* _GIVEN PROBLEM_
Return, exactly as written, the lines from the one containing "fall_piece(coat, twill)" through the one containing "before = set(bpy.data.objects)", with both ends included.

* _RECORDED DATA_
■ ■ ■

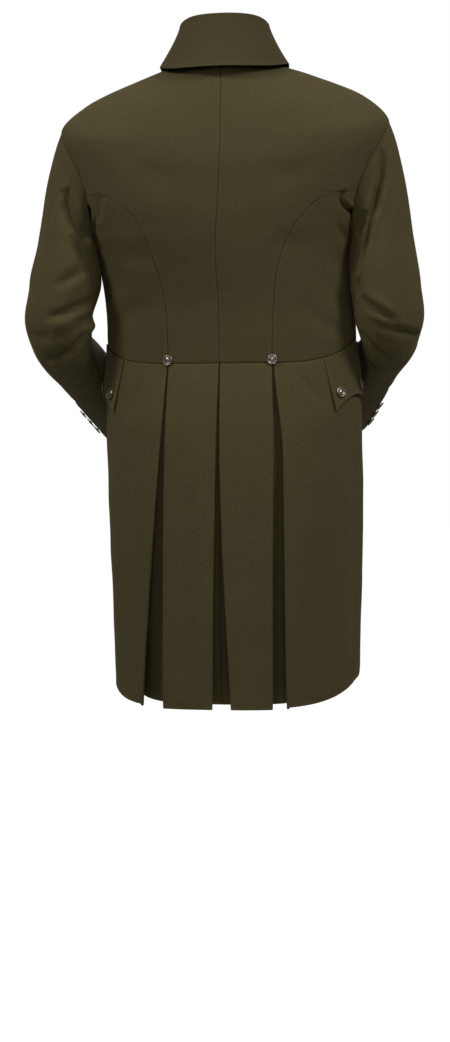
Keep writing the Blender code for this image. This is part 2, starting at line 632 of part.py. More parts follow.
def fall(angle, share):
    """The collar's fall: share 0 rolls over the stand's top edge, 1 is the outer edge."""
    angle, share = np.broadcast_arrays(np.asarray(angle, float), np.asarray(share, float))
    top, edge = collar_ring(FOLD_RING, angle), collar_ring(EDGE_RING, angle)
    outward = unit((edge - top) * np.array([1.0, 1.0, 0.0]))
    top = top + outward * (2 * COLLAR_CLOTH) + np.array([0, 0, FALL_CLEAR])
    flare = share**FALL_FLARE
    point = top + (edge - top) * share[..., None]
    point[..., :2] += ((edge - top)[..., :2]) * (flare - share)[..., None]
    return point


def fall_piece(coat, material):
    shares = np.array(FALL_SHARES)
    ends = FALL_END_DEG[0] + (FALL_END_DEG[1] - FALL_END_DEG[0]) * shares
    angles = spread(-ends, ends, FALL_COLUMNS)
    grid = np.broadcast_to(shares[:, None], angles.shape)
    points = fall(angles, grid)
    over = fall(angles + 0.5, grid) - fall(angles - 0.5, grid)
    below, above = np.minimum(grid + SHARE_STEP, 1), np.maximum(grid - SHARE_STEP, 0)
    down = fall(angles, below) - fall(angles, above)
    outward = unit(np.cross(down, over))
    # The roll over the stand: an extra row that comes in over its top edge
    up = np.array([0, 0, 1.0])
    roll = points[0] - outward[0] * (ROLL_IN * COLLAR_CLOTH) + up * (ROLL_UP * COLLAR_CLOTH)
    points = np.concatenate([roll[None], points])
    lean = unit(outward[0] * ROLL_LEAN + up)
    outward = np.concatenate([lean[None], outward])
    return cloth_piece(coat, "collar_fall", points, outward, material, COLLAR_CLOTH)


# Skirt


def hem_drop(angle):
    return smooth(np.abs(angle), HEM_ANGLES, HEM_DROPS)


def fold_distance(distances, drop):
    return smooth(drop, FOLD_DROPS, distances)


def fold_path(open_by):
    """Sideways and inward distances along a pleat, from the panel through its return to the
    underlay. Sideways 0 is the fold, and positive runs under the panel."""
    half, r = CLOTH / 2, FOLD_RADIUS
    turns = np.radians(NEAR_TURNS)
    near = np.stack([half + r + r * np.cos(turns), half + r + r * np.sin(turns)], axis=-1)
    inner = half + 2 * r + open_by
    turns = np.radians(FAR_TURNS)
    far = np.stack([PLEAT_DEPTH - r + r * np.cos(turns), inner + r + r * np.sin(turns)], axis=-1)
    middle = (near[-1] + far[0]) / 2
    return np.concatenate([near, middle[None], far])


def path_normals(path):
    """Unit normals of a path in its own plane, on its right-hand side."""
    ahead = np.concatenate([path[1:], path[-1:]]) - path
    behind = path - np.concatenate([path[:1], path[:-1]])
    ahead[-1], behind[0] = behind[-1], ahead[0]
    way = unit(unit(ahead) + unit(behind))
    return np.stack([way[:, 1], -way[:, 0]], axis=-1)


def tail_piece(coat, side, material):
    """A back skirt between the centre pleat and the side pleat, with its returns."""
    pleat = RIGHT_PLEAT if side > 0 else LEFT_PLEAT
    outer, inner = [], []
    for share in np.linspace(0, 1, SKIRT_ROWS):
        drop = share * HEM_DROPS[0]
        opened = PLEAT_OPEN * share
        path = fold_path(opened)
        centre = fold_distance(CENTRE_PLEAT[name_of(side)], drop)
        edge = fold_distance(pleat["tail"], drop)
        front = fold_distance(pleat["front"], drop)
        middle = (edge + front) / 2
        near = path + np.array([centre, 0])
        far = path * np.array([-1, 1]) + np.array([edge, 0])
        flat = np.linspace(centre, edge, TAIL_COLUMNS + 2)[1:-1]
        flat = np.stack([flat, np.full(flat.shape, CLOTH / 2)], axis=-1)
        deep = near[-1, 1]
        start = np.array([[HALF_SEAM, deep]])
        end = np.array([[middle - HALF_SEAM, deep]])
        line = np.concatenate([start, near[::-1], flat, far, end])
        add_skirt_row(outer, inner, side, line, drop, share)
    return wall(coat, f"tail_{name_of(side)}", np.array(outer), np.array(inner), material)


def add_skirt_row(outer, inner, side, line, drop, share):
    """Adds one row of a pleated skirt, with the underlay a little shorter than the outside."""
    way = path_normals(line)
    for offset, kept in ((CLOTH / 2, outer), (-CLOTH / 2, inner)):
        path = line + offset * way
        depth = path[:, 1]
        drops = drop - share * UNDERLAY_SHORT * np.clip(depth / PLEAT_OPEN, 0, 1)
        if share == 0:
            drops = drops + HALF_SEAM
        s = columns_at(SKIRT, drops)
        x = path[:, 0]
        angle = side * np.sign(x) * angle_at(np.abs(x), s["side_x"], s["square"])
        at = np.zeros_like(drops) if share == 0 else drops
        kept.append(skirt(angle, drops) - depth[:, None] * skirt_normals(angle, at))


def waist_angles():
    """The angles of the side back's and front's columns at the waist, as far as the skirt goes."""
    side_back = np.linspace(float(curve_angle(0.0)), SIDE_SEAM_ANGLE, SIDE_BACK_COLUMNS)
    front = np.linspace(SIDE_SEAM_ANGLE, 180 + FRONT_LAP_DEG, FRONT_COLUMNS)[1:]
    return np.concatenate([side_back, front[front < SKIRT_FRONT_LIMIT]])


def front_skirt_piece(coat, side, material):
    """A side and front skirt with its cut-away edge, and its return at the side pleat."""
    pleat = RIGHT_PLEAT if side > 0 else LEFT_PLEAT
    waist = waist_angles()
    columns = ((waist - waist[0]) / (waist[-1] - waist[0]))[1:]
    hem_fold = angle_at(pleat["front"][-1], SKIRT[-1].side_x, SKIRT[-1].square)
    hem_angles = hem_fold + (waist[-1] - hem_fold) * columns
    hems = hem_drop(hem_angles)
    outer, inner = [], []
    for share in np.linspace(0, 1, SKIRT_ROWS):
        drop = share * HEM_DROPS[0]
        opened = PLEAT_OPEN * share
        fold = fold_distance(pleat["front"], drop)
        edge = fold_distance(pleat["tail"], drop)
        path = fold_path(opened) + np.array([fold, 0])
        start = np.array([[(fold + edge) / 2 + HALF_SEAM, path[-1, 1]]])
        line = np.concatenate([start, path[::-1]])
        pleated_outer, pleated_inner = [], []
        add_skirt_row(pleated_outer, pleated_inner, side, line, drop, share)
        # The plain stretch, on columns that each end at the hem
        drops = share * hems
        folds = fold_distance(pleat["front"], drops)
        s = columns_at(SKIRT, drops)
        first = angle_at(folds, s["side_x"], s["square"])
        angle = side * (first + (waist[-1] - first) * columns)
        if share == 0:
            drops = drops + HALF_SEAM
        face = skirt(angle, drops)
        way = skirt_normals(angle, np.zeros_like(drops) if share == 0 else drops)
        outer.append(np.concatenate([pleated_outer[0], face]))
        inner.append(np.concatenate([pleated_inner[0], face - CLOTH * way]))
    name = f"front_skirt_{name_of(side)}"
    return wall(coat, name, np.array(outer), np.array(inner), material)


# Pocket flaps


def flap_angle(side_share, drop_share):
    """The angle at a share of the flap's width, at a share of its depth."""
    start = FLAP_REAR_DEG[0] + (FLAP_REAR_DEG[1] - FLAP_REAR_DEG[0]) * drop_share
    angles = start + np.linspace(0, FLAP_SPAN_DEG, FLAP_SPAN_STEPS)
    line = skirt(angles, np.full(angles.shape, drop_share * FLAP_DROP))
    length = np.concatenate([[0], np.cumsum(np.linalg.norm(np.diff(line, axis=0), axis=1))])
    return np.interp(side_share * FLAP_WIDTH, length, angles)


def flap_point(side, side_share, drop_share, out):
    """A point of the flap: three points along its lower edge, with hollows between them."""
    hollow = FLAP_SCALLOP * math.sin(math.pi * ((2 * side_share) % 1.0)) ** SCALLOP_POWER
    drop = FLAP_TOP + drop_share * (FLAP_DROP - hollow)
    angle = side * flap_angle(side_share, drop_share)
    away = LAID_ON + FLAP_LIFT * drop_share**2 + out
    at, way = np.array([angle]), skirt_normals(np.array([angle]), np.array([drop]))
    return (skirt(at, np.array([drop])) + away * way)[0], way[0]


def flap_piece(coat, side, material):
    across = np.linspace(0, 1, FLAP_COLUMNS)
    down = np.linspace(0, 1, FLAP_ROWS)
    inner = np.array([[flap_point(side, a, d, 0.0)[0] for a in across] for d in down])
    outer = np.array([[flap_point(side, a, d, CLOTH)[0] for a in across] for d in down])
    return wall(coat, f"pocket_flap_{name_of(side)}", outer, inner, material)


# Buttons


def button_mesh(material):
    """A domed metal button with a raised rim and a shank, as a profile for a Screw modifier."""
    profile = [(x * BUTTON_RADIUS, SHANK + z * BUTTON_THICK) for x, z in BUTTON_HEAD]
    profile += [(SHANK_RADIUS, SHANK), (SHANK_RADIUS, 0.0), (0.0, 0.0)]
    data = bpy.data.meshes.new("button")
    points = [(x, 0.0, z) for x, z in profile]
    data.from_pydata(points, [(i, i + 1) for i in range(len(points) - 1)], [])
    data.materials.append(material)
    return data


def place_button(coat, name, data, point, outward):
    button = bpy.data.objects.new(name, data)
    coat.objects.link(button)
    screw = button.modifiers.new("turned", "SCREW")
    screw.axis = "Z"
    screw.steps = screw.render_steps = BUTTON_STEPS
    screw.use_merge_vertices = True
    screw.merge_threshold = 0.0001
    screw.use_smooth_shade = True
    outward = Vector(outward)
    turn = Vector((0, 0, 1)).rotation_difference(outward)
    place = Matrix.Translation(Vector(point) + LAID_ON * outward)
    button.matrix_world = place @ turn.to_matrix().to_4x4()
    return button


def waist_buttons(coat, data):
    s = columns_at(BODICE, WAIST_BUTTON_LEVEL)
    for side in (1, -1):
        angle = np.array([side * float(angle_at(WAIST_BUTTON_X, s["side_x"], s["square"]))])
        level = np.array([WAIST_BUTTON_LEVEL])
        place_button(
            coat, f"waist_button_{name_of(side)}", data,
            bodice(angle, level)[0], bodice_normals(angle, level)[0],
        )


def flap_buttons(coat, data):
    inset = FLAP_BUTTON_INSET / FLAP_WIDTH
    share = FLAP_BUTTON_DROP / FLAP_DROP
    for side in (1, -1):
        for k, across in enumerate((inset, 0.5, 1 - inset)):
            point, _ = flap_point(side, across, share, CLOTH)
            beside, _ = flap_point(side, across + BUTTON_SLOPE_STEP[0], share, CLOTH)
            below, _ = flap_point(side, across, share + BUTTON_SLOPE_STEP[1], CLOTH)
            way = unit(np.cross(beside - point, below - point)) * -side
            place_button(coat, f"flap_button_{name_of(side)}_{k + 1}", data, point, way)


def cuff_buttons(coat, data):
    for side in (1, -1):
        for k, share in enumerate(CUFF_BUTTON_SHARES):
            turn = np.array([float(CUFF_BUTTON_DEG)])
            at = np.array([share])
            point = sleeve(side, turn, at)[0]
            way = sleeve_normals(side, turn, at)[0]
            place_button(coat, f"cuff_button_{name_of(side)}_{k + 1}", data, point, way)


def front_buttons(coat, data):
    for k, level in enumerate(FRONT_BUTTON_LEVELS):
        angle, at = np.array([FRONT_BUTTON_DEG]), np.array([level])
        way = bodice_normals(angle, at)[0]
        point = bodice(angle, at)[0] + LAP_RISE * way
        place_button(coat, f"front_button_{k + 1}", data, point, way)


def main():
    coat = start_scene()
    twill = cloth_material("olive_cotton_twill", (0.050, 0.040, 0.020), 0.85)
    metal = cloth_material("antiqued_pewter", (0.35, 0.33, 0.30), 0.38, 1.0)
    for side in (1, -1):
        back_piece(coat, side, twill)
        side_back_piece(coat, side, twill)
        front_piece(coat, side, twill)
        name = name_of(side)
        hind, fore = HIND_SEAM_DEG, FORE_SEAM_DEG
        sleeve_piece(coat, f"top_sleeve_{name}", side, hind, fore, twill)
        wrapped = (hind[0] + 360, hind[1] + 360)
        sleeve_piece(coat, f"under_sleeve_{name}", side, fore, wrapped, twill)
        tail_piece(coat, side, twill)
        front_skirt_piece(coat, side, twill)
        flap_piece(coat, side, twill)
    stand_piece(coat, twill)
    fall_piece(coat, twill)
    button = button_mesh(metal)
    waist_buttons(coat, button)
    flap_buttons(coat, button)
    cuff_buttons(coat, button)
    front_buttons(coat, button)


main()
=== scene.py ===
"""Regency tailcoat in brushed olive cotton twill, dressed over its CAD frame.

Metres, +Z up, -Y out of the coat's back, +X to the wearer's right. The coat is worn and hollow.
"""
import math
from functools import partial

import bpy
import numpy as np
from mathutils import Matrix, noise


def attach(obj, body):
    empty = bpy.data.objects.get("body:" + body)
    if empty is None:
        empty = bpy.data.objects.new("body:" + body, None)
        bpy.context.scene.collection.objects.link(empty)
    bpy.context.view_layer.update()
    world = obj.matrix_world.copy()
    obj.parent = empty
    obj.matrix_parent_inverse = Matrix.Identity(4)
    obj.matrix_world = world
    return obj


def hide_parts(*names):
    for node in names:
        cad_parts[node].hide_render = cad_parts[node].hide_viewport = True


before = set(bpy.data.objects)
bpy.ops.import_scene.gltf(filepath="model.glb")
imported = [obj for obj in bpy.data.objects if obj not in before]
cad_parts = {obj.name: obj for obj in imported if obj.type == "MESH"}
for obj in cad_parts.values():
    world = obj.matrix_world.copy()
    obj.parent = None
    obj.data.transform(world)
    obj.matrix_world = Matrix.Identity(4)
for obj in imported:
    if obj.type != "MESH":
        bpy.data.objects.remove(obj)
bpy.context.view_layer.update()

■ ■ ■

* _EXERCISE RESPONSE_
    fall_piece(coat, twill)
    button = button_mesh(metal)
    waist_buttons(coat, button)
    flap_buttons(coat, button)
    cuff_buttons(coat, button)
    front_buttons(coat, button)


main()
=== scene.py ===
"""Regency tailcoat in brushed olive cotton twill, dressed over its CAD frame.

Metres, +Z up, -Y out of the coat's back, +X to the wearer's right. The coat is worn and hollow.
"""
import math
from functools import partial

import bpy
import numpy as np
from mathutils import Matrix, noise


def attach(obj, body):
    empty = bpy.data.objects.get("body:" + body)
    if empty is None:
        empty = bpy.data.objects.new("body:" + body, None)
        bpy.context.scene.collection.objects.link(empty)
    bpy.context.view_layer.update()
    world = obj.matrix_world.copy()
    obj.parent = empty
    obj.matrix_parent_inverse = Matrix.Identity(4)
    obj.matrix_world = world
    return obj


def hide_parts(*names):
    for node in names:
        cad_parts[node].hide_render = cad_parts[node].hide_viewport = True


before = set(bpy.data.objects)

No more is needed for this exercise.